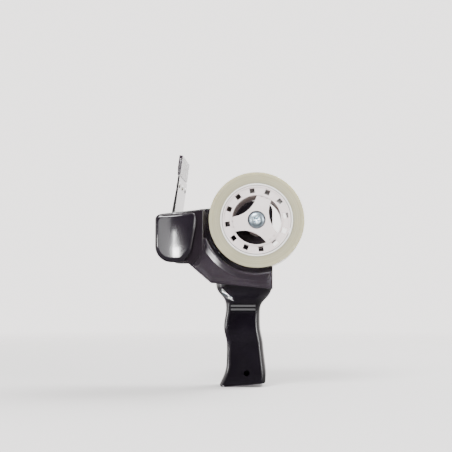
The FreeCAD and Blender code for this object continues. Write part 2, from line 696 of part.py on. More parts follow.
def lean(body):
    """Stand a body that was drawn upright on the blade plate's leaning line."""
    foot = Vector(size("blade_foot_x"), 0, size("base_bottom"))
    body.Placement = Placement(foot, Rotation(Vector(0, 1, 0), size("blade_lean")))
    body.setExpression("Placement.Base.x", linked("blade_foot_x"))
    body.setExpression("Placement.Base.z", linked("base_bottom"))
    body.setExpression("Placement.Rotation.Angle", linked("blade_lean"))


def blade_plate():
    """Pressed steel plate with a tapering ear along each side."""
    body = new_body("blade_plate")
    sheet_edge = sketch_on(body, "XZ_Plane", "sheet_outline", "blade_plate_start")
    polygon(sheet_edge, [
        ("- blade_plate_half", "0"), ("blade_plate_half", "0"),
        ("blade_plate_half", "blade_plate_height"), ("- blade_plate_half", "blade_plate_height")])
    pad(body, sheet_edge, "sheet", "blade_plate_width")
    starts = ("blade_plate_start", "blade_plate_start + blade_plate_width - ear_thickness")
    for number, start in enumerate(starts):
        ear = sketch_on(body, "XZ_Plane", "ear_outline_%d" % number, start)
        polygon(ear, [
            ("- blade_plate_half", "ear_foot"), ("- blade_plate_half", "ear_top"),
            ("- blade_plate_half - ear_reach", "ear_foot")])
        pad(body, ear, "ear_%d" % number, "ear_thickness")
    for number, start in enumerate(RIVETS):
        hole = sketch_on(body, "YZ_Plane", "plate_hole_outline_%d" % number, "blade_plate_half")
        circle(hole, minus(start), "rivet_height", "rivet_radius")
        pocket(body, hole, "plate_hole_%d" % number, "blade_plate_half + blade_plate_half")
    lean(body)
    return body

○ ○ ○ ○

Your instructions.
Every line of the data above should be copied exactly.

Result of the task.
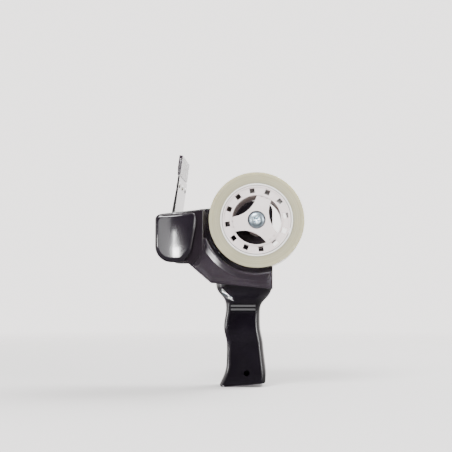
The FreeCAD and Blender code for this object continues. Write part 2, from line 696 of part.py on. More parts follow.
def lean(body):
    """Stand a body that was drawn upright on the blade plate's leaning line."""
    foot = Vector(size("blade_foot_x"), 0, size("base_bottom"))
    body.Placement = Placement(foot, Rotation(Vector(0, 1, 0), size("blade_lean")))
    body.setExpression("Placement.Base.x", linked("blade_foot_x"))
    body.setExpression("Placement.Base.z", linked("base_bottom"))
    body.setExpression("Placement.Rotation.Angle", linked("blade_lean"))


def blade_plate():
    """Pressed steel plate with a tapering ear along each side."""
    body = new_body("blade_plate")
    sheet_edge = sketch_on(body, "XZ_Plane", "sheet_outline", "blade_plate_start")
    polygon(sheet_edge, [
        ("- blade_plate_half", "0"), ("blade_plate_half", "0"),
        ("blade_plate_half", "blade_plate_height"), ("- blade_plate_half", "blade_plate_height")])
    pad(body, sheet_edge, "sheet", "blade_plate_width")
    starts = ("blade_plate_start", "blade_plate_start + blade_plate_width - ear_thickness")
    for number, start in enumerate(starts):
        ear = sketch_on(body, "XZ_Plane", "ear_outline_%d" % number, start)
        polygon(ear, [
            ("- blade_plate_half", "ear_foot"), ("- blade_plate_half", "ear_top"),
            ("- blade_plate_half - ear_reach", "ear_foot")])
        pad(body, ear, "ear_%d" % number, "ear_thickness")
    for number, start in enumerate(RIVETS):
        hole = sketch_on(body, "YZ_Plane", "plate_hole_outline_%d" % number, "blade_plate_half")
        circle(hole, minus(start), "rivet_height", "rivet_radius")
        pocket(body, hole, "plate_hole_%d" % number, "blade_plate_half + blade_plate_half")
    lean(body)
    return body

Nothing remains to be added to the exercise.